Wednesday, February 22, 2012

How It's Done


Alright, these blogs are getting a little time consuming, requiring reading and stuff. This one will be off the cuff, no looking stuff up, more in the spirit of the Internet. That doesn’t mean I’m just making it up, but I will draw a little on personal experience.

A couple major players in the world of atheists helped me understand how theology works. One of them is Bart Ehrmann, who started out as a fundamentalist from the American South. Of fundamentalism, he now says, it is not much fun, too much damn and very little mental. When he went to seminary school, he went in knowing that there would be liberal professors that would try to teach him that the Bible was written by men and that it was not the inerrant word of God.

He was right, but it wasn’t until he got there that he found out how it’s done. Another great scholar, Daniel Dennett has also explained this from a different perspective. He never saw the Bible as anything but a collection of documents from history and says that the seminary schools are no longer able to find professors for Biblical history that are willing to lie. These professors do want to keep their jobs and to do so, they need to attract fundamentalist students and probably know better than to discuss the theological implications of Bible history in too much depth.

How is it done? Mainly by example. Because the questions have become incessant on the Internet, there are some examples of direct answers, addressing passages like the one about being happy to see babies’ heads smashed on the rocks, but that is not how it is usually done. More difficult to find would be one addressing the 3,000 people that God ordered Moses to kill because they broke the brand new covenant. The chief tool used to address these problems on Sunday, is not to address them at all. Sunday worship involves a few minutes of reading, carefully selected and approved at the highest levels. Stick to that and your battle is half over.
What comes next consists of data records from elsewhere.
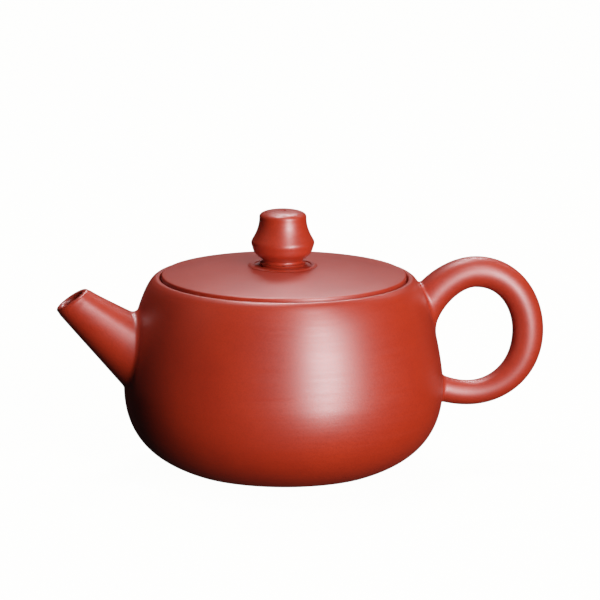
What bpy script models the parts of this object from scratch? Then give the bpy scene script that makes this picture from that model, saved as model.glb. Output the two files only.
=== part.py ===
"""Red clay teapot: a low round body with an inset lid, a straight spout and a ring handle.

Frame: the origin is the centre of the flat base, +Z is up, the spout points along -X and
the handle along +X. Sizes are in metres.
"""

import math

import bmesh
import bpy
from mathutils import Vector, geometry

MM = 0.001
GAP = 0.3 * MM  # slip joint left between two luted pieces
WALL = 2.6 * MM

# Body of revolution, as radius and height.
RIM_RADIUS = 34.0 * MM
RIM_HEIGHT = 50.7 * MM
BELLY_RADIUS = 42.3 * MM
BELLY_HEIGHT = 21.9 * MM
FOOT_RADIUS = 26.5 * MM
SHOULDER_PULL = Vector((4.2, -2.1)) * MM
BELLY_PULL_UP = 6.4 * MM
BELLY_PULL_DOWN = 12.9 * MM
FOOT_PULL = Vector((8.7, 3.3)) * MM
SEAM_HEIGHT = 48.0 * MM  # where the shoulder disc is luted on the wall
WALL_STEPS = 14
SHOULDER_STEPS = 6
TURN_STEPS = 56

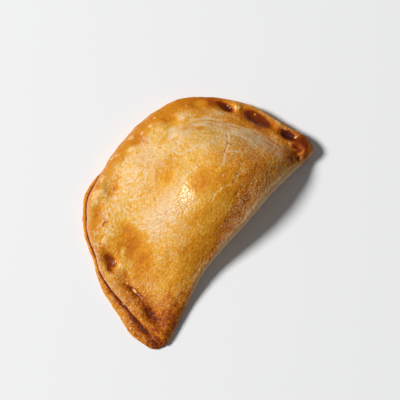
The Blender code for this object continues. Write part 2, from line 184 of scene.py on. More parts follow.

That doesn’t always work. The second time I agreed to give a sermon, I said in advance that I would commit to preaching from the lectionary. My luck, what comes up but the story of Abraham listening to God and almost sacrificing, i.e. killing, his own son, his only son, born at a late age for Abraham and his wife. I even made that part of the sermon; that this was a difficult passage to reconcile with the modern world. Pastors say that pretty often actually. In this case I danced around it and said something about commitment.
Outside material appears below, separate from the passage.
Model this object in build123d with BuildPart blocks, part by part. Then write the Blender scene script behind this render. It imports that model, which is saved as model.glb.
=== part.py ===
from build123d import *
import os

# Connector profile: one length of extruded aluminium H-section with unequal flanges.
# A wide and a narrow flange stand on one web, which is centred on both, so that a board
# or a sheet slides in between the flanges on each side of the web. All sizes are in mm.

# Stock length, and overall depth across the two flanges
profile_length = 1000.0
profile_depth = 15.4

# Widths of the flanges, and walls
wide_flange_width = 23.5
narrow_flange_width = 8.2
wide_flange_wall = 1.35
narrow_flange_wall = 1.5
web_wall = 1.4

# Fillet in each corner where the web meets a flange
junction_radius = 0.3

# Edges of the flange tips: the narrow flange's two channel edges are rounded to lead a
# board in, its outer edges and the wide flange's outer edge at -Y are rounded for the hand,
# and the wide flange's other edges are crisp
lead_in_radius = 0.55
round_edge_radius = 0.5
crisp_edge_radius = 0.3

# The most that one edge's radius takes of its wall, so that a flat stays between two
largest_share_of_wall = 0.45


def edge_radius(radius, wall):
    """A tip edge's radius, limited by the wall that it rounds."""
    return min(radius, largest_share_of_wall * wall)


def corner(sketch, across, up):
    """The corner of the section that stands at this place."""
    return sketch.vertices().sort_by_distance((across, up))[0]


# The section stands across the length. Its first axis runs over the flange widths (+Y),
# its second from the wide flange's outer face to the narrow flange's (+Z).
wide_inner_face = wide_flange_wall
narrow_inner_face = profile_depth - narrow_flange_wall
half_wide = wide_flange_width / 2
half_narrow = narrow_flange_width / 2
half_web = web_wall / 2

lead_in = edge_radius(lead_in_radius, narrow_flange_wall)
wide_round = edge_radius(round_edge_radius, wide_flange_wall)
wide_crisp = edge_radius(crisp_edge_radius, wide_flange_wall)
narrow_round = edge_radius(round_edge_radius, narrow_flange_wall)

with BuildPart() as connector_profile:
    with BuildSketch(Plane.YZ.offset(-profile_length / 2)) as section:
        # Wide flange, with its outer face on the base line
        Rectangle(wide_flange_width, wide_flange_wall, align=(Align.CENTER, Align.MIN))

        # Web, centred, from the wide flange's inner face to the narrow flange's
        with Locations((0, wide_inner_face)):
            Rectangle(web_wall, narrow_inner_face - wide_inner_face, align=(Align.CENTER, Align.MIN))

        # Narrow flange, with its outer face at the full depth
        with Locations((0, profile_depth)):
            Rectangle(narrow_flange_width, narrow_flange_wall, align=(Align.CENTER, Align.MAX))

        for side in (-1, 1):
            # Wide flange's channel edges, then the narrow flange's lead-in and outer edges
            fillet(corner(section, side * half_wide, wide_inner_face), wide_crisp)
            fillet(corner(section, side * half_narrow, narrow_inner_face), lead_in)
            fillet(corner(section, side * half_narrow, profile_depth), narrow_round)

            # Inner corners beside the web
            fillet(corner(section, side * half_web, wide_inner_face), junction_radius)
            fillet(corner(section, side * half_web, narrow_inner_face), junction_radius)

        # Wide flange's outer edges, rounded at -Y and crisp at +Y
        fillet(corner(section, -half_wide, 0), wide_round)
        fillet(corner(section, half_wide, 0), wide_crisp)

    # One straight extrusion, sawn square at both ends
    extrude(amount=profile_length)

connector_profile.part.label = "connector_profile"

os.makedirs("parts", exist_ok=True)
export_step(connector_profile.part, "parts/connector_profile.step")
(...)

Later I realized I could have talked about mythology; that the story was written in a time when human sacrifice was common. This story says, your God is in charge, you must obey, but he isn’t going to ask for human sacrifice anymore. That wouldn’t really be a Christian sermon though, more of an academic lecture. Or I could have done what Penn Gillette does and challenge them to ask themselves, if your god asks you to kill your own son, would you refuse? If you answer yes, then you’re an atheist. But I was never into doing that.

Usually, it’s not as hard as human sacrifice. Most of the child murders and rapes are not in the lectionary, but everyone knows the Abraham story, so I guess they have to include it. Usually, the commonly known part of the story is easily separated from the killing parts. You may have heard of the “still soft voice” of God that Elijah hears in the wilderness. It’s a great little piece of poetry with lots of storms and wind and then a whisper, where he hears God. But what does God say? You won’t hear that in a sermon. God tells Elijah who to anoint for kings and prophets and who they are going to slay.

We do this with non-religious stories by the way. Think about the story of Helen Keller, a little girl who can’t hear or speak. She learns how to communicate then goes on to be a great speaker. But what does she speak about? I always assumed she talked about disabilities or just told her own story. Nope. She was a Socialist. She spoke about worker’s rights. Bet your teacher didn’t tell you that one.

Professors and pastors don’t come out and explain this like I am. So we learn by example. Pastors give us great cherry picked quotes. We look them up and see what immediately precedes or follows them. We learn not to mention those difficult parts. We learn not to talk about politics in polite company. We learn God is love and that’s all you need to know.